Una noche, estaba sentado respirando entrecortadamente en el sillón, viendo Coronation Street con su madre. Cada inspiración ruidosa por su parte ponía a prueba los nervios de ésta. Joyce miró a su hijo con una expresión de fatiga y comprensión.
«Si estuvieras bebiendo me lo dirías, ¿verdad, Brian?».
«Ya te lo he dicho», gimió éste exasperado, «¡yo no bebo! ¡¿Cuándo iba a hacerlo?! Estoy todo el día en el trabajo, estuve en el Royal Hospital para que me hicieran las pruebas…, ¡de dónde voy a sacar tiempo para beber!».
«Perdona, hijo», dijo Joyce, preocupada, pues últimamente había visto a su hija en claro estado de embriaguez en alguna que otra ocasión, «sólo quiero que sepas que puedes confiar en mí…».
«Lo sé, mamá», dijo Kibby agradecido, antes de añadir pensativamente: «¿Sabes los americanos esos que vienen por aquí? ¿Los misioneros?».
«El hermano Clinton y el hermano Alien, de la Nueva Iglesia de los Apóstoles de Cristo, en Texas…», dijo Joyce con una sonrisa. «Les he dicho que jamás me convertirán, pero son un par de muchachos encantadores».
«A ellos no les está permitido beber ni…, eh…, andar con chicas, ¿verdad?».
«No pueden beber alcohol y lo otro está excluido hasta que contraen matrimonio», dijo Joyce con añoranza. Opinaba que el Libro del Moderno Testamento era una sarta de bobadas y sus autores unos herejes y unos falsos profetas, pero el código moral de sus seguidores le había impresionado.
«Son jóvenes…, seguro que, eh, tienen ciertos impulsos».
«No dudo de que así sea», dijo Joyce, «pero para eso está la fe, Brian. Quizá te vendría bien pasar un poco más de tiempo en la iglesia».

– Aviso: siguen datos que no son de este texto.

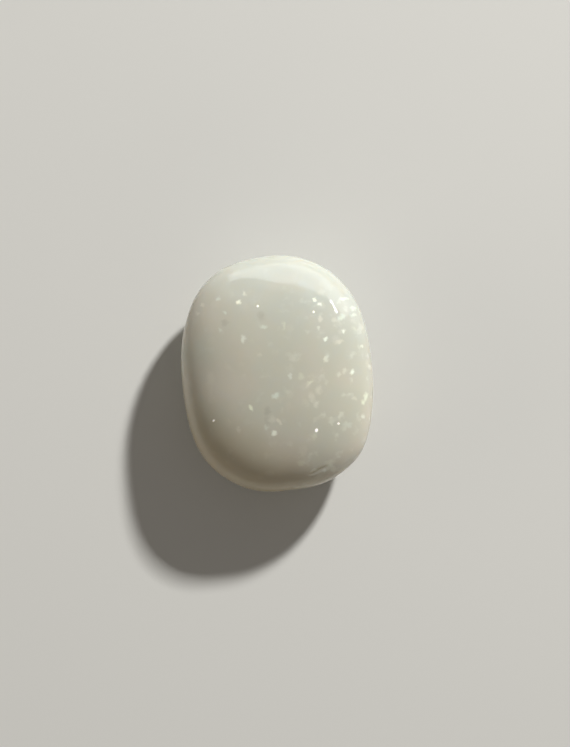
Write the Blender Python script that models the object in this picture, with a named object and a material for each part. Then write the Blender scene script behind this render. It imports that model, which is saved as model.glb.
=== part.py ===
"""A tumbled pebble of milky opal: one polished, pillow-shaped stone that rests on a small worn flat.

Metres, +Z up. +Y runs along the stone's length, +X across its width, and the origin is the middle of
the stone's footprint, on the surface that it rests on.
"""

import math

import bmesh
import bpy
from mathutils import Matrix, Vector

# The stone before wear: half its width and length, and its height above and below the waist
HALF_WIDTH = 0.01004
HALF_LENGTH = 0.0124
CROWN_HEIGHT = 0.005
BELLY_DEPTH = 0.005

# How square the outline and the side profile are: 2 is an ellipse, and more is fuller at the corners
OUTLINE_POWER = 2.43
PROFILE_POWER = 2.25

# The long axis leans to the left at its far end
LEAN = math.radians(5)

# The resting flat is worn this far into the bottom
RESTING_WEAR = 0.00014

# Swells, and hollows where the height is below zero, of the stone's skin:
# azimuth and elevation of the middle in degrees, height in metres, reach in degrees
SWELLS = (
    (318, 0, 0.00022, 13),
    (298, 14, -0.00005, 6),
    (279, 0, -0.00012, 12),
    (248, -4, -0.0001, 10),
    (225, 4, 0.0001, 12),
    (151, 0, -0.0001, 12),
    (91, 0, 0.0001, 11),
    (60, -4, -0.0001, 14),
    (20, -30, 0.00014, 16),
    (170, -34, 0.00012, 18),
    (255, -38, -0.00012, 16),
)

# Soft flats that tumbling wore: azimuth and elevation of each flat's normal in degrees, and its depth
WORN_FLATS = (
    (115, 62, 0.00005),
    (89, 60, 0.00007),
    (66, 61, 0.00006),
    (200, -52, 0.00016),
    (325, -58, 0.00014),
    (72, -54, 0.00018),
    (140, -34, 0.0001),
    (285, -30, 0.0001),
)

# Width of the rounding where a worn flat runs out into the skin
FLAT_EDGE = 0.00004

# The icosphere that becomes the skin, and the distance under which the cut's doubled points merge
SPHERE_LEVEL = 5
MERGE_DISTANCE = 0.00002

MILKY_WHITE = (0.72, 0.70, 0.62, 1.0)
POLISHED_ROUGHNESS = 0.12


def heading(azimuth, elevation):
    """Unit vector towards an azimuth from +X and an elevation above the waist, both in degrees."""
    turn, rise = math.radians(azimuth), math.radians(elevation)
    return Vector((math.cos(rise) * math.cos(turn), math.cos(rise) * math.sin(turn), math.sin(rise)))


def pillow_point(direction):
    """Carry a point of the unit sphere to the pillow that the stone was before wear.

    The outline is a superellipse, and every upright section through the middle is one too.
    """
    across, along, up = direction
    outline = (abs(across) ** OUTLINE_POWER + abs(along) ** OUTLINE_POWER) ** (1 / OUTLINE_POWER)
    spread = (outline ** PROFILE_POWER + abs(up) ** PROFILE_POWER) ** (-1 / PROFILE_POWER)
    height = CROWN_HEIGHT if up > 0 else BELLY_DEPTH
    return Vector((HALF_WIDTH * across, HALF_LENGTH * along, height * up)) * spread


def swell(points):
    """Raise or sink the skin round each swell's middle, fading like a bell curve."""
    for point in points:
        rise = sum(
            height * math.exp(-((point.angle(heading(azimuth, elevation)) / math.radians(reach)) ** 2))
            for azimuth, elevation, height, reach in SWELLS
        )
        point *= 1 + rise / point.length


def wear_flat(points, azimuth, elevation, depth):
    """Wear the stone back to a plane that lies this deep under its furthest point that way."""
    normal = heading(azimuth, elevation)
    plane = max(point.dot(normal) for point in points) - depth
    for point in points:
        over = (point.dot(normal) - plane) / FLAT_EDGE
        point -= normal * FLAT_EDGE * math.log1p(math.exp(over))


def shape_skin(stone):
    """Shape the sphere's points into the tumbled stone."""
    points = [pillow_point(vertex.co.normalized()) for vertex in stone.verts]
    for point in points:
        point.rotate(Matrix.Rotation(LEAN, 3, "Z"))
    swell(points)
    for azimuth, elevation, depth in WORN_FLATS:
        wear_flat(points, azimuth, elevation, depth)
    for vertex, point in zip(stone.verts, points):
        vertex.co = point


def cut_resting_flat(stone):
    """Cut the small flat under the stone and close it with one face."""
    lowest = min(vertex.co.z for vertex in stone.verts)
    cut = bmesh.ops.bisect_plane(
        stone,
        geom=stone.verts[:] + stone.edges[:] + stone.faces[:],
        dist=MERGE_DISTANCE,
        plane_co=(0, 0, lowest + RESTING_WEAR),
        plane_no=(0, 0, -1),
        clear_outer=True,
    )
    rim = [item for item in cut["geom_cut"] if isinstance(item, bmesh.types.BMEdge)]
    bmesh.ops.edgeloop_fill(stone, edges=rim)
    bmesh.ops.recalc_face_normals(stone, faces=stone.faces[:])


def stand_on_origin(stone):
    """Put the middle of the footprint on the origin and the resting flat at z = 0."""
    low = Vector([min(vertex.co[axis] for vertex in stone.verts) for axis in range(3)])
    high = Vector([max(vertex.co[axis] for vertex in stone.verts) for axis in range(3)])
    middle = (low + high) / 2
    bmesh.ops.translate(stone, verts=stone.verts[:], vec=(-middle.x, -middle.y, -low.z))


def opal_material():
    """Milky white stone with a tumbler's polish."""
    material = bpy.data.materials.new("milky_opal")
    material.use_nodes = True
    shader = material.node_tree.nodes["Principled BSDF"]
    shader.inputs["Base Color"].default_value = MILKY_WHITE
    shader.inputs["Roughness"].default_value = POLISHED_ROUGHNESS
    shader.inputs["Metallic"].default_value = 0.0
    return material


def make_opal():
    """Make the stone as one closed solid."""
    stone = bmesh.new()
    bmesh.ops.create_icosphere(stone, subdivisions=SPHERE_LEVEL, radius=1.0)
    shape_skin(stone)
    cut_resting_flat(stone)
    stand_on_origin(stone)
    mesh = bpy.data.meshes.new("opal")
    stone.to_mesh(mesh)
    stone.free()
    mesh.shade_smooth()
    mesh.materials.append(opal_material())
    opal = bpy.data.objects.new("opal", mesh)
    bpy.context.scene.collection.objects.link(opal)


for old in list(bpy.data.objects):
    bpy.data.objects.remove(old)
make_opal()
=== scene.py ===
"""The looks of a tumbled pebble of milky opal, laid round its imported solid.

Metres, +Z up. The stone's skin is worked out on a fine grid from the same formula and wear as the solid,
and fitted to the solid's box. Patterns in the stone are measured in millimetres.
"""

import math

import bpy
import numpy as np
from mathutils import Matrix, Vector


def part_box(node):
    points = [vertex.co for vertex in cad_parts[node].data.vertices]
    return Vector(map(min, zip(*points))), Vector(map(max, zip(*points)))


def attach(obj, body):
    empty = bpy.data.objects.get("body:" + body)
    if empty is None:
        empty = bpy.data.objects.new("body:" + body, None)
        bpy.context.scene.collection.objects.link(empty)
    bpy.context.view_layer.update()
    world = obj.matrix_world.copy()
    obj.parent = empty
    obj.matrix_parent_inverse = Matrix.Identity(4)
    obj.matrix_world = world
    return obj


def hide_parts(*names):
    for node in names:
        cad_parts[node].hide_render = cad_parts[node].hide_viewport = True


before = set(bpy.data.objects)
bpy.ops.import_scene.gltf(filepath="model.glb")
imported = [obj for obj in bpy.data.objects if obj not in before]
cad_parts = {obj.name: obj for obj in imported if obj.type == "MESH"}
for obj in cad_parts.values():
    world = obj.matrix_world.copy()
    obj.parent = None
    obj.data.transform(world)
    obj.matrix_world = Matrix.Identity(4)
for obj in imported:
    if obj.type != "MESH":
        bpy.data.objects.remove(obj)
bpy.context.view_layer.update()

MM = 0.001

# The stone before wear: half its width and length, and its height above and below the waist
HALF_WIDTH = 0.01004
HALF_LENGTH = 0.0124
CROWN_HEIGHT = 0.005
BELLY_DEPTH = 0.005
OUTLINE_POWER = 2.43
PROFILE_POWER = 2.25
LEAN = math.radians(5)
RESTING_WEAR = 0.00014

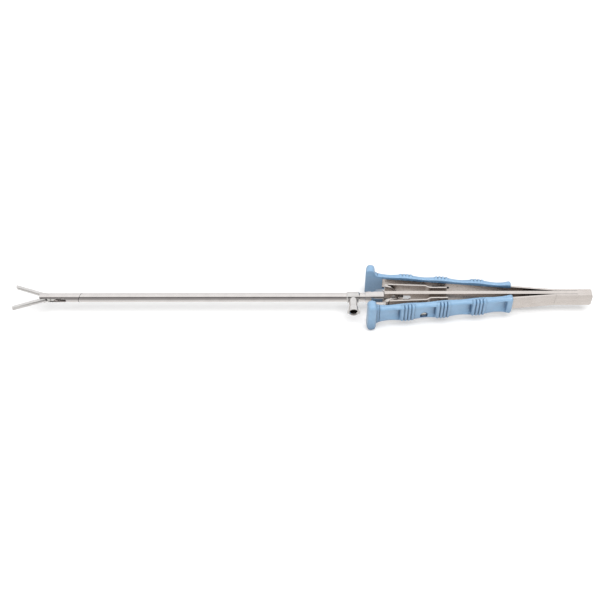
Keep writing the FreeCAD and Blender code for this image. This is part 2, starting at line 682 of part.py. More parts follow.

No era aquello lo que él habría querido oír.
Poco tiempo después, Kibby estaba sentado en el comedor del ayuntamiento ante una ensalada, enfrentado a un nuevo dilema. Sentía un hambre voraz, en particular de comestibles azucarados y grasientos, pero trató de refrenarse, sintiendo cómo la tripa le sobresalía por encima de la parte superior de sus pantalones. «No puedo creer que esté engordando tanto», rumió desconsolado. Shannon McDowall trataba de confortarle diciéndole que era algo propio de la edad. Kibby miraba, boquiabierto de envidia a un inmaculado Skinner, que se estaba poniendo como el quico. Últimamente su antiguo rival se había venido mostrando más amigable, al menos a la cara. «No es justo, tú nunca pareces engordar, y sin embargo comes como una mula y bebes como un pez».
«Metabolismo acelerado», le informó Skinner con una sonrisa jovial, mientras miraba hacia el mostrador de la cocina. «Creo que me apetece otro trozo de ese pringoso pudín de toffee. ¡Jamás he podido resistirme a él!».